Conference: International conference on advances in energy systems and environmental engineering (ASEE17)
Dates: 2-5 July 2017
Abstract:Research has shown that solar energy technologies can be integrated with residential buildings to transform them into mini power stations generating clean energy sustainably for cost savings and CO2 reduction. This paper presents a TRNSYS simulation study of a large scale flat plate solar collector (LSFPSC) with serpentine tubing that can be fully integrated into residential buildings. TRNSYS model was designed and validated based on the experimental performance data acquired from flat plate collector and then this model was deployed to simulate the performance of 10 installations of LSFPSCs with a total collector area of 20m2.

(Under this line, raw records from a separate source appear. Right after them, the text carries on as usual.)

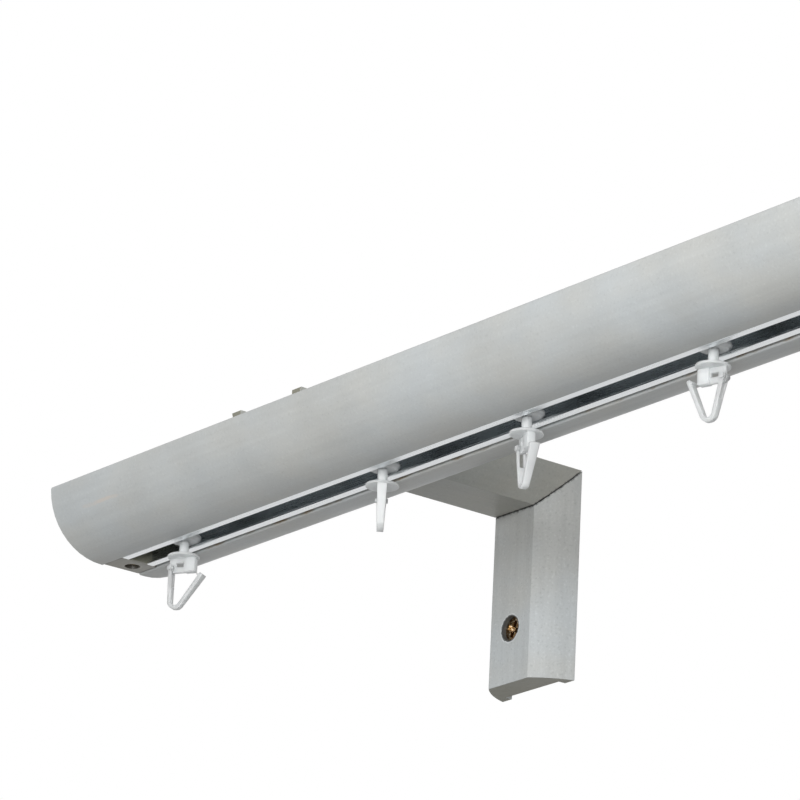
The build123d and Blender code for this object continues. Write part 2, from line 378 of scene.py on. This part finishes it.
def eased(name, node, width, segments=2):
    """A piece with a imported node's shape, its flat faces whole and its hard edges rounded."""
    shape = bmesh.new()
    shape.from_mesh(nodes[node].data)
    bmesh.ops.remove_doubles(shape, verts=shape.verts, dist=merge_distance)
    bmesh.ops.dissolve_limit(shape, angle_limit=flat_angle, verts=shape.verts, edges=shape.edges)
    for face in shape.faces:
        face.smooth = True
        face.material_index = 0
    mesh = bpy.data.meshes.new(name)
    shape.to_mesh(mesh)
    shape.free()
    for layer in ("custom_normal", "sharp_edge", "sharp_face"):
        if layer in mesh.attributes:
            mesh.attributes.remove(mesh.attributes[layer])
    piece = in_scene(name, mesh)
    bevel = piece.modifiers.new("ease", "BEVEL")
    bevel.width = width
    bevel.segments = segments
    bevel.limit_method = "ANGLE"
    bevel.angle_limit = arris_angle
    bevel.use_clamp_overlap = True
    piece.modifiers.new("even_shading", "WEIGHTED_NORMAL")
    return settled(piece)


def stands_for(piece, slot, *replaced):
    """Puts a piece on the body of the nodes that it stands for."""
    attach(piece, nodes[replaced[0]]["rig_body"])
    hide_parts(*replaced)


def wear(piece, material, end_material=None, end_axis=None, end_at=()):
    """Gives a piece its finish, and another to the flat sawn ends that lie at given places."""
    piece.data.materials.clear()
    piece.data.materials.append(material)
    if end_material:
        piece.data.materials.append(end_material)
    for face in piece.data.polygons:
        face.material_index = 0
        if end_material and abs(face.normal[end_axis]) > end_squareness:
            if any(abs(face.center[end_axis] - place) < end_slack for place in end_at):
                face.material_index = 1


rail_lacquer = lacquer("rail_lacquer", paint(183, 186, 186), rail_grain_run, 0.06, 0.035, 0.08)
sawn_end = lacquer("sawn_end", paint(128, 127, 114), even_run, 0.07, 0.08, 0.10, 0.00015)
groove_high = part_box("track_channel")[1]
overlaid(rail_lacquer, line_group, {
    "Line": paint(124, 98, 62), "Middle": groove_high.y + groove_line_aside,
    "Reach": groove_line_reach, "Under": groove_high.z,
})
overlaid(rail_lacquer, scuff_group, {
    "Undercoat": paint(198, 189, 180), "Centre": scuff_place, "Reach": scuff_reach,
})
rail = eased("rail", "rail_moulding", rail_arris_ease)
rail_low, rail_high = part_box("rail_moulding")
wear(rail, rail_lacquer, sawn_end, 0, (rail_low.x, rail_high.x))
stands_for(rail, "rail_lacquer", "rail_moulding")


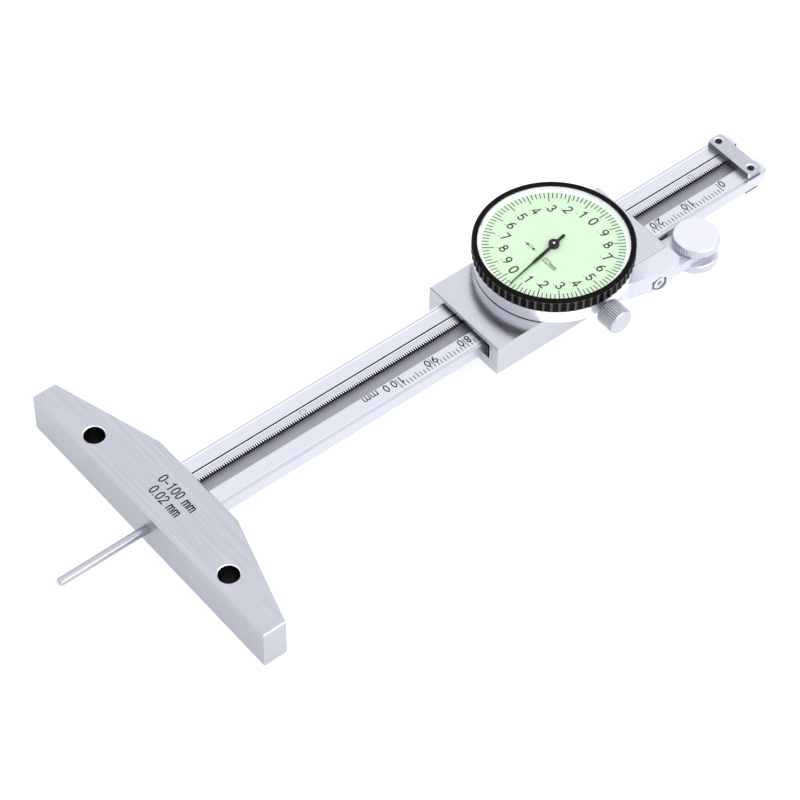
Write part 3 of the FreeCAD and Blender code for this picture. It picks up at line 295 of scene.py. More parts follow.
def brushed_steel(name, colour, along, rough=0.3, spread=0.08, depth=0.003 * MM, ends=None, end_along="Z",
                  end_shade_share=1.0, edge_light_share=1.15, holes=(), hole_radius=0.0, hole_shade_tone=(0.0, 0.0, 0.0)):
    """Steel brushed along one axis. Faces across the axis in ends are brushed along another, and may get
    painted shade by a share. The edge breaks get painted light by a share of their own. Upright holes get
    painted shade inside and a painted highlight on their chamfers."""
    graph = new_material(name)
    streaks = graph.streaks(along)
    if ends:
        on_end = graph.math("GREATER_THAN", graph.facing(ends), 0.7)
        streaks = graph.choose(on_end, streaks, graph.streaks(end_along))
    strong = graph.spread(streaks, 0.0, 1.0, 0.3, 0.7)
    clouds = graph.noise((0.08, 0.05, 0.08), detail=2.0)
    shade = graph.math("ADD", graph.math("MULTIPLY", strong, 0.7), graph.math("MULTIPLY", clouds, 0.3))
    tone = graph.tint(colour, shade, spread)
    # Painted shade on the faces across the ends axis, by a share of the colour.
    if ends:
        tone = graph.mix(on_end, tone, graph.tint(tuple(c * end_shade_share for c in colour), shade, spread))
    # Painted light on the edge breaks, by a share of the colour: brighter above 1, darker below.
    tone = graph.mix(graph.on_edge_breaks(), tone, share_of(colour, edge_light_share))
    # Painted highlight on each hole's chamfer and painted shade inside its bore.
    for centre in holes:
        away = graph.distance(centre, (1.0, 1.0, 0.0))
        chamfer = graph.math("LESS_THAN", away, hole_radius + CHAMFER_WIDE)
        chamfer = graph.math("MULTIPLY", chamfer, graph.on_edge_breaks())
        tone = graph.mix(chamfer, tone, WHITE)
        inside = graph.math("LESS_THAN", away, hole_radius + BORE_SLACK)
        tone = graph.mix(inside, tone, share_of(hole_shade_tone))
    return graph.surface(tone, graph.spread(strong, rough - 0.05, rough + 0.07),
                         metallic=1.0, bump=strong, depth=depth)


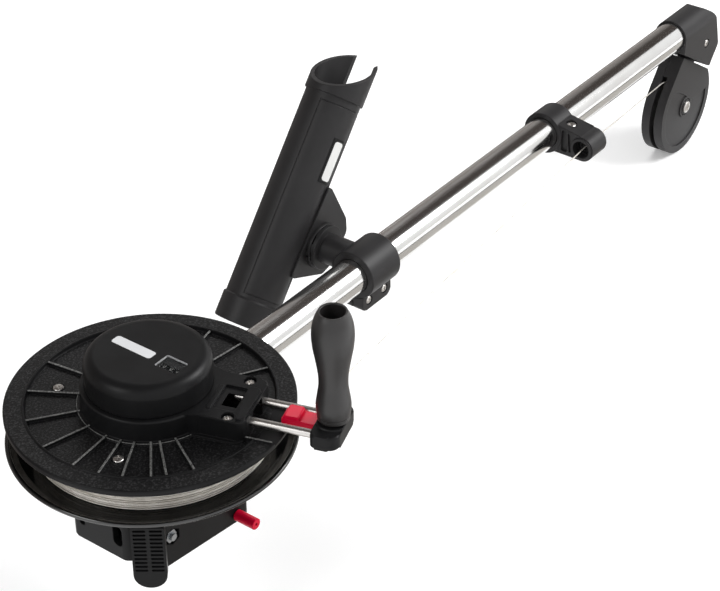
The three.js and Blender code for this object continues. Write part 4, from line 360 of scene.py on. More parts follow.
def block(x0, x1, y0, y1, z0, z1, bevel=0.0, steps=3):
    bm = bmesh.new()
    bmesh.ops.create_cube(bm, size=1.0)
    centre = Matrix.Translation(((x0 + x1) / 2, (y0 + y1) / 2, (z0 + z1) / 2))
    bm.transform(centre @ Matrix.Diagonal((x1 - x0, y1 - y0, z1 - z0, 1)))
    if bevel:
        roundEdges(bm, bm.edges[:], bevel, steps)
    return fromBmesh(bm)


def turned(profile, count, axis="Z", at=(0.0, 0.0, 0.0)):
    # A closed profile of radius and height, turned about an axis
    bm = bmesh.new()
    rings = []
    for radius, height in profile:
        if radius < 1e-6:
            rings.append([bm.verts.new((0, 0, height))])
            continue
        rings.append([bm.verts.new((x, y, height)) for x, y in circle2d(radius, count)])
    for i, ring in enumerate(rings):
        other = rings[(i + 1) % len(rings)]
        if len(ring) == 1 and len(other) == 1:
            continue
        for k in range(count):
            n = (k + 1) % count
            corners = [ring[k % len(ring)], ring[n % len(ring)], other[n % len(other)], other[k % len(other)]]
            bm.faces.new(list(dict.fromkeys(corners)))
    bm.transform(Matrix.Translation(at) @ alongAxis[axis])
    return fromBmesh(bm)


def rod(radius, low, high, count, axis="Z", at=(0.0, 0.0), bevel=0.0):
    # A round bar along an axis; "at" is its place on the two other axes, in order
    profile = [(0, low), (radius, low), (radius, high), (0, high)]
    if bevel:
        profile = rounded([(0, low, 0), (radius, low, bevel), (radius, high, bevel), (0, high, 0)], 0, 4)
    centre = {"X": (0, at[0], at[1]), "Y": (at[0], 0, at[1]), "Z": (at[0], at[1], 0)}[axis]
    return turned(profile, count, axis, centre)


def carve(base, add=(), cut=(), keep=()):
    # Joins, trims and cuts in that order, and leaves one mesh
    tools = [("UNION", t) for t in add] + [("INTERSECT", t) for t in keep] + [("DIFFERENCE", t) for t in cut]
    for operation, tool in tools:
        step = base.modifiers.new(operation, "BOOLEAN")
        step.operation = operation
        step.solver = "MANIFOLD"
        step.object = tool
    bpy.context.view_layer.update()
    seen = base.evaluated_get(bpy.context.evaluated_depsgraph_get())
    made = bpy.data.meshes.new_from_object(seen)
    base.modifiers.clear()
    base.data = made
    for operation, tool in tools:
        bpy.data.objects.remove(tool)
    return base


def soften(shape, width, where=None, sharper=40, steps=3):
    # Rounds the edges that are sharper than an angle, where the test for an edge's middle says so
    bm = bmesh.new()
    bm.from_mesh(shape.data)
    bmesh.ops.remove_doubles(bm, verts=bm.verts, dist=0.002)
    limit = math.radians(sharper)
    chosen = []
    for edge in bm.edges:
        middle = (edge.verts[0].co + edge.verts[1].co) / 2
        if len(edge.link_faces) == 2 and edge.calc_face_angle(0) > limit and (where is None or where(middle)):
            chosen.append(edge)
    roundEdges(bm, chosen, width, steps)
    bm.to_mesh(shape.data)
    bm.free()
    return shape


def coat(part, *finishes):
    part.data.materials.clear()
    for finish in finishes:
        part.data.materials.append(finish)


def shadeSmooth(part, degrees):
    for face in part.data.polygons:
        face.use_smooth = True
    part.data.set_sharp_from_angle(angle=math.radians(degrees))


def piece(name, shape, finish, stands=(), body=None, smooth=38, others=(), pick=None):
    # Makes a shape into a finished piece, in metres, on the body that it moves with. Where it has other finishes,
    # "pick" says which face gets which, from the face's middle and normal
    shape.name = name
    shape.data.name = name
    coat(shape, finish, *others)
    if others:
        for face in shape.data.polygons:
            face.material_index = int(pick(face.center, face.normal))
    shape.data.transform(Matrix.Scale(metre, 4))
    shadeSmooth(shape, smooth)
    even = shape.modifiers.new("evenNormals", "WEIGHTED_NORMAL")
    even.keep_sharp = True
    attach(shape, body or nodeBody[stands[0]])
    if stands:
        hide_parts(*stands)
    return shape


def dress(node, finish):
    # A carried-over part keeps its shape and gets its material
    part = frame["nodes"][node]
    coat(part, finish)
    shadeSmooth(part, 38)


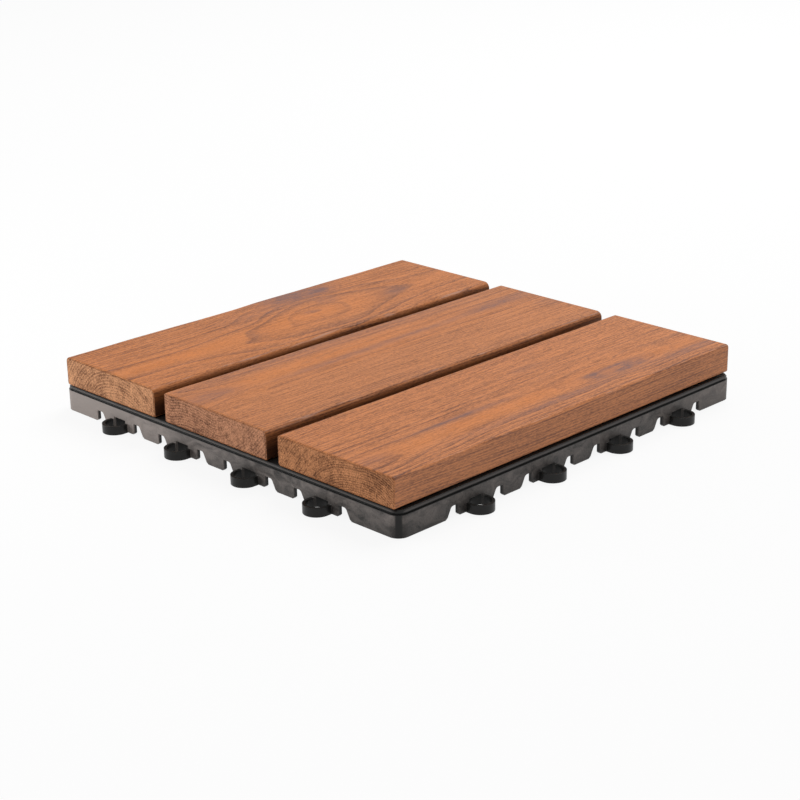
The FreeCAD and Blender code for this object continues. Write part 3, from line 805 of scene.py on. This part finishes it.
def soft_sky():
    """An even white room: plain white where it is seen, a little dimmer as light."""
    world = bpy.data.worlds.new("soft_room")
    bpy.context.scene.world = world
    world.use_nodes = True
    tree = world.node_tree
    tree.nodes.clear()
    ray = tree.nodes.new("ShaderNodeLightPath")
    background = tree.nodes.new("ShaderNodeBackground")
    background.inputs["Color"].default_value = WHITE
    strength = tree.nodes.new("ShaderNodeMapRange")
    strength.inputs["To Min"].default_value = SKY_LIGHT
    strength.inputs["To Max"].default_value = SKY_SEEN
    seen = tree.nodes.new("ShaderNodeMath")
    seen.operation = "MAXIMUM"
    tree.links.new(ray.outputs["Is Camera Ray"], seen.inputs[0])
    tree.links.new(ray.outputs["Is Glossy Ray"], seen.inputs[1])
    tree.links.new(seen.outputs[0], strength.inputs["Value"])
    tree.links.new(strength.outputs[0], background.inputs["Strength"])
    output = tree.nodes.new("ShaderNodeOutputWorld")
    tree.links.new(background.outputs[0], output.inputs[0])


def panel(name, place, target, side, watts):
    """A square soft light that faces a point."""
    data = bpy.data.lights.new(name, "AREA")
    data.shape = "SQUARE"
    data.size = side
    data.energy = watts
    lamp = bpy.data.objects.new(name, data)
    bpy.context.scene.collection.objects.link(lamp)
    lamp.visible_camera = False
    back = np.array(place) - np.array(target)
    lamp.matrix_world = look(back / np.linalg.norm(back), place)


def look(back, place, roll=0.0):
    """A matrix that stands at a place with its back along a direction."""
    right = np.cross([0, 0, 1.0], back)
    right /= np.linalg.norm(right)
    up = np.cross(back, right)
    turned_right = math.cos(roll) * right + math.sin(roll) * up
    turned_up = math.cos(roll) * up - math.sin(roll) * right
    matrix = Matrix.Identity(4)
    for axis, direction in enumerate((turned_right, turned_up, back)):
        for row in range(3):
            matrix[row][axis] = direction[row]
    for row in range(3):
        matrix[row][3] = place[row]
    return matrix


# The camera that the corners and the outline in the photograph give
VIEW_AZIMUTH = math.radians(45.20)
VIEW_ELEVATION = math.radians(20.24)
VIEW_ROLL = math.radians(-0.95)
VIEW_DISTANCE = 1.1852
VIEW_SIDESTEP = 0.0013
VIEW_RISE = -0.01246
VIEW_HEIGHT = 0.015
FOCAL_PIXELS = 1864.0
PICTURE_PIXELS = 800
SENSOR = 36.0

# Lights: name, place, what they face, their side and their power
LIGHTS = [
    ("high_back_light", (-0.3, 1.3, 1.9), (0, 0, 0), 1.4, 30),
    ("left_light", (-0.62, -0.62, 0.22), (-0.15, -0.15, 0), 0.4, 2.6),
]


def camera():
    back = np.array([
        math.sin(VIEW_AZIMUTH) * math.cos(VIEW_ELEVATION),
        -math.cos(VIEW_AZIMUTH) * math.cos(VIEW_ELEVATION),
        math.sin(VIEW_ELEVATION),
    ])
    turned = look(back, (0, 0, 0), VIEW_ROLL)
    right, up = (np.array([turned[row][axis] for row in range(3)]) for axis in (0, 1))
    place = np.array([0, 0, VIEW_HEIGHT]) + back * VIEW_DISTANCE
    place = place + right * VIEW_SIDESTEP + up * VIEW_RISE
    data = bpy.data.cameras.new("photo_view")
    data.sensor_width = SENSOR
    data.sensor_height = SENSOR
    data.sensor_fit = "HORIZONTAL"
    data.lens = FOCAL_PIXELS / PICTURE_PIXELS * SENSOR
    eye = bpy.data.objects.new("photo_view", data)
    bpy.context.scene.collection.objects.link(eye)
    eye.matrix_world = look(back, tuple(place), VIEW_ROLL)
    bpy.context.scene.camera = eye


camera()
soft_sky()
white_floor()
for name, place, target, side, watts in LIGHTS:
    panel(name, place, target, side, watts)
bpy.context.scene.view_settings.view_transform = "Standard"

for name, facts in BOARDS.items():
    build_board(name, facts)
dress_node("base", plastic())
dress_node("board_screws", zinc())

During the simulation typical meteorological year (TMY) weather data from 36 various locations in 22 countries was employed. These locations were selected based on the Koppen-Geiger Climate Classification to include varying climate types to assess the performance of the LSFPSC under diverse weather conditions. For each climate type, two locations were selected to compare the gradients in performance due to variable solar irradiance on different latitudes and longitudes. Simulation results showed that the LSFPSC is capable of generating significant useful energy outputs, averaged 1.29 GJ/m2/year for the glazed configuration and 1.00 GJ/m2/year for the unglazed configuration across the selected locations. This indicates its high suitability for deployment as cost effective and efficient technological solution for large-scale solar energy utilisation in majority of regions around the world. The economic evaluation results showed that the LSFPSC has much shorter payback period of 2.4 to 6.5 years than the typical commercial flat plate collectors which is 8 to 12 years, indicating that the LSFPSC is an economical solution for low to medium temperature applications.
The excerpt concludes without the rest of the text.